Stated exercise :: Reproduce all of the data exactly.

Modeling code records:

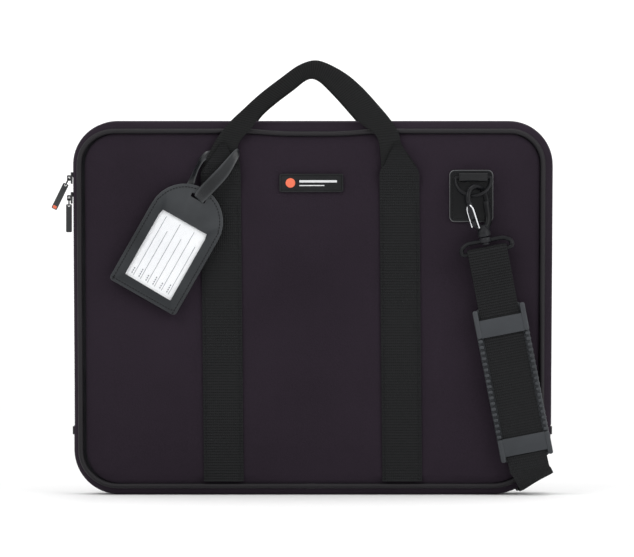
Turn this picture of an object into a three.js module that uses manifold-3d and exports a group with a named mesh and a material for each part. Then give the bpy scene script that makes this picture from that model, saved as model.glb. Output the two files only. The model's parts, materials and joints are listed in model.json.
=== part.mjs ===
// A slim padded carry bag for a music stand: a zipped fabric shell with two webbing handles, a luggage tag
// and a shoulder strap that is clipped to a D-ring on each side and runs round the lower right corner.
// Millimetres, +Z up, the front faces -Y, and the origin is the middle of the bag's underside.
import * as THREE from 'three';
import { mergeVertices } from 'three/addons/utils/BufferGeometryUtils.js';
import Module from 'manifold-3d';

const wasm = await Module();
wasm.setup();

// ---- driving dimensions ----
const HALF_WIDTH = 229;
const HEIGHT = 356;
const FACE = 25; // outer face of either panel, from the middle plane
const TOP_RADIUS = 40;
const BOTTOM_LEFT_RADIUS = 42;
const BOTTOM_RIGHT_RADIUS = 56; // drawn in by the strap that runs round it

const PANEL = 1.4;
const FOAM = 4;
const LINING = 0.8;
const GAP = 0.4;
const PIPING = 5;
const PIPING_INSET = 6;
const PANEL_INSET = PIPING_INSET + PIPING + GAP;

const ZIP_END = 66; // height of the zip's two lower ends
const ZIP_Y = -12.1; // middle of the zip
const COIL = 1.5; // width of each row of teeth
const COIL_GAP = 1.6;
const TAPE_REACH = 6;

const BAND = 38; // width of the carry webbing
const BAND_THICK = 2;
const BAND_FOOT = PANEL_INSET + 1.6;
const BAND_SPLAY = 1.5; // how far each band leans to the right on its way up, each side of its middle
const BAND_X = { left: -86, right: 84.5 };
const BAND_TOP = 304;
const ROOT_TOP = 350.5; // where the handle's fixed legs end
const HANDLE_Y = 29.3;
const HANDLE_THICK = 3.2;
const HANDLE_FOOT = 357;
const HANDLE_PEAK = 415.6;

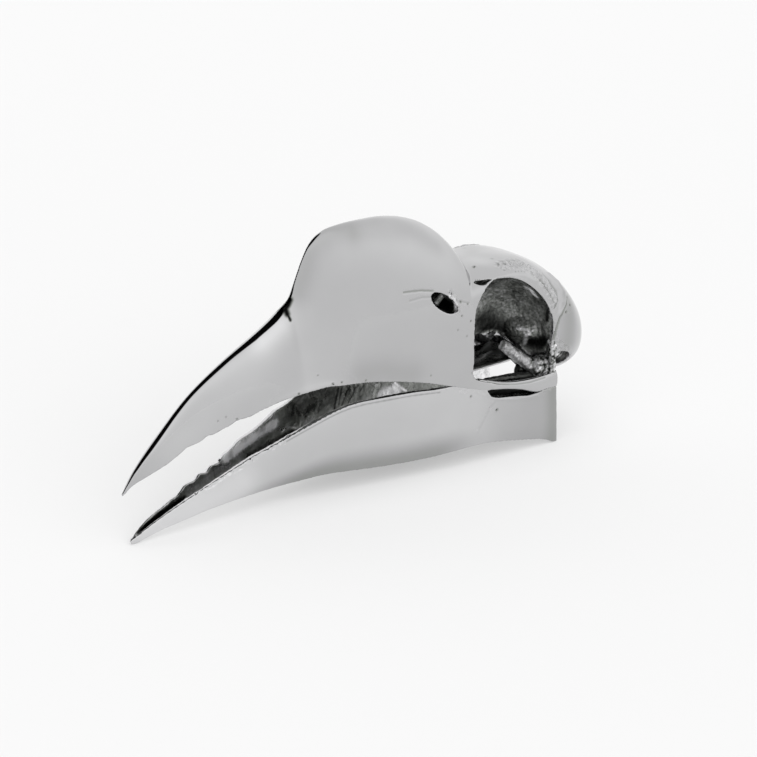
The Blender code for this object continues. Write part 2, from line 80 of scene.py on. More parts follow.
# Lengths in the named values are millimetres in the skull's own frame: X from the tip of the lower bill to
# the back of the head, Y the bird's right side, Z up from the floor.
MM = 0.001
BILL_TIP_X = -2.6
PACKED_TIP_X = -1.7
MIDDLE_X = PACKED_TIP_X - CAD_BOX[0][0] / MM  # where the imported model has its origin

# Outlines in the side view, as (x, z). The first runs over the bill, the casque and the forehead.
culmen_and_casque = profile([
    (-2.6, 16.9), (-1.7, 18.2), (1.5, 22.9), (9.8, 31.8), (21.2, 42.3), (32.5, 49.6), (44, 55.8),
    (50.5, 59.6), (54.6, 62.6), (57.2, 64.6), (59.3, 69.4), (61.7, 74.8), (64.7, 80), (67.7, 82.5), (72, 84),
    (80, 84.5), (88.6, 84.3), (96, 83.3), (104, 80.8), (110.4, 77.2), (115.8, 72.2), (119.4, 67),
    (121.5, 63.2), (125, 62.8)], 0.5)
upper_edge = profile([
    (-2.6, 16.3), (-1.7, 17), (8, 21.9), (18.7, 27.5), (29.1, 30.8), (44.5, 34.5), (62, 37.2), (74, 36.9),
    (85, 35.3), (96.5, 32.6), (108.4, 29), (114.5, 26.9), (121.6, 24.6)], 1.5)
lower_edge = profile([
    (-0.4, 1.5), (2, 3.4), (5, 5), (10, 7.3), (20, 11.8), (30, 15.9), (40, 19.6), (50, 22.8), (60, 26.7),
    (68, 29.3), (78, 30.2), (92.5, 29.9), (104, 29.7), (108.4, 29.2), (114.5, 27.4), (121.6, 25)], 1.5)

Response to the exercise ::
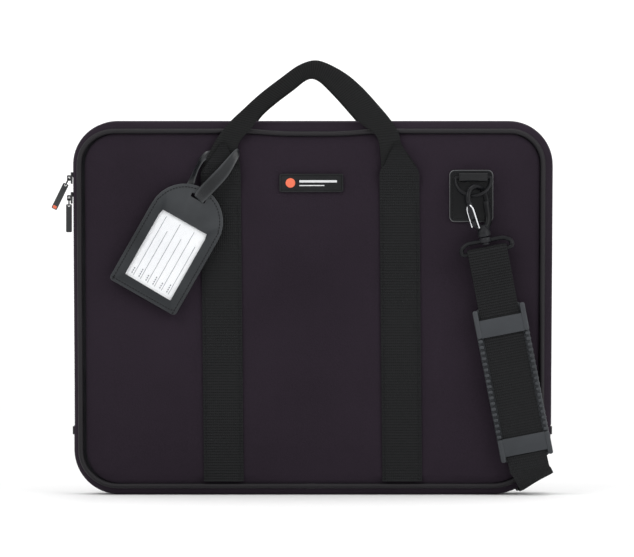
Turn this picture of an object into a three.js module that uses manifold-3d and exports a group with a named mesh and a material for each part. Then give the bpy scene script that makes this picture from that model, saved as model.glb. Output the two files only. The model's parts, materials and joints are listed in model.json.
=== part.mjs ===
// A slim padded carry bag for a music stand: a zipped fabric shell with two webbing handles, a luggage tag
// and a shoulder strap that is clipped to a D-ring on each side and runs round the lower right corner.
// Millimetres, +Z up, the front faces -Y, and the origin is the middle of the bag's underside.
import * as THREE from 'three';
import { mergeVertices } from 'three/addons/utils/BufferGeometryUtils.js';
import Module from 'manifold-3d';

const wasm = await Module();
wasm.setup();

// ---- driving dimensions ----
const HALF_WIDTH = 229;
const HEIGHT = 356;
const FACE = 25; // outer face of either panel, from the middle plane
const TOP_RADIUS = 40;
const BOTTOM_LEFT_RADIUS = 42;
const BOTTOM_RIGHT_RADIUS = 56; // drawn in by the strap that runs round it

const PANEL = 1.4;
const FOAM = 4;
const LINING = 0.8;
const GAP = 0.4;
const PIPING = 5;
const PIPING_INSET = 6;
const PANEL_INSET = PIPING_INSET + PIPING + GAP;

const ZIP_END = 66; // height of the zip's two lower ends
const ZIP_Y = -12.1; // middle of the zip
const COIL = 1.5; // width of each row of teeth
const COIL_GAP = 1.6;
const TAPE_REACH = 6;

const BAND = 38; // width of the carry webbing
const BAND_THICK = 2;
const BAND_FOOT = PANEL_INSET + 1.6;
const BAND_SPLAY = 1.5; // how far each band leans to the right on its way up, each side of its middle
const BAND_X = { left: -86, right: 84.5 };
const BAND_TOP = 304;
const ROOT_TOP = 350.5; // where the handle's fixed legs end
const HANDLE_Y = 29.3;
const HANDLE_THICK = 3.2;
const HANDLE_FOOT = 357;
const HANDLE_PEAK = 415.6;

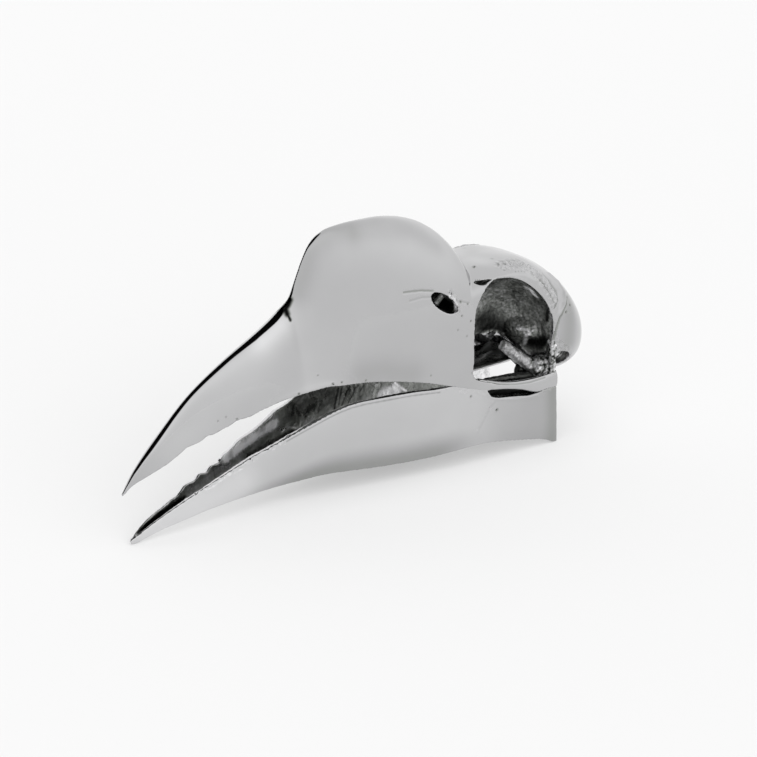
The Blender code for this object continues. Write part 2, from line 80 of scene.py on. More parts follow.
# Lengths in the named values are millimetres in the skull's own frame: X from the tip of the lower bill to
# the back of the head, Y the bird's right side, Z up from the floor.
MM = 0.001
BILL_TIP_X = -2.6
PACKED_TIP_X = -1.7
MIDDLE_X = PACKED_TIP_X - CAD_BOX[0][0] / MM  # where the imported model has its origin

# Outlines in the side view, as (x, z). The first runs over the bill, the casque and the forehead.
culmen_and_casque = profile([
    (-2.6, 16.9), (-1.7, 18.2), (1.5, 22.9), (9.8, 31.8), (21.2, 42.3), (32.5, 49.6), (44, 55.8),
    (50.5, 59.6), (54.6, 62.6), (57.2, 64.6), (59.3, 69.4), (61.7, 74.8), (64.7, 80), (67.7, 82.5), (72, 84),
    (80, 84.5), (88.6, 84.3), (96, 83.3), (104, 80.8), (110.4, 77.2), (115.8, 72.2), (119.4, 67),
    (121.5, 63.2), (125, 62.8)], 0.5)
upper_edge = profile([
    (-2.6, 16.3), (-1.7, 17), (8, 21.9), (18.7, 27.5), (29.1, 30.8), (44.5, 34.5), (62, 37.2), (74, 36.9),
    (85, 35.3), (96.5, 32.6), (108.4, 29), (114.5, 26.9), (121.6, 24.6)], 1.5)
lower_edge = profile([
    (-0.4, 1.5), (2, 3.4), (5, 5), (10, 7.3), (20, 11.8), (30, 15.9), (40, 19.6), (50, 22.8), (60, 26.7),
    (68, 29.3), (78, 30.2), (92.5, 29.9), (104, 29.7), (108.4, 29.2), (114.5, 27.4), (121.6, 25)], 1.5)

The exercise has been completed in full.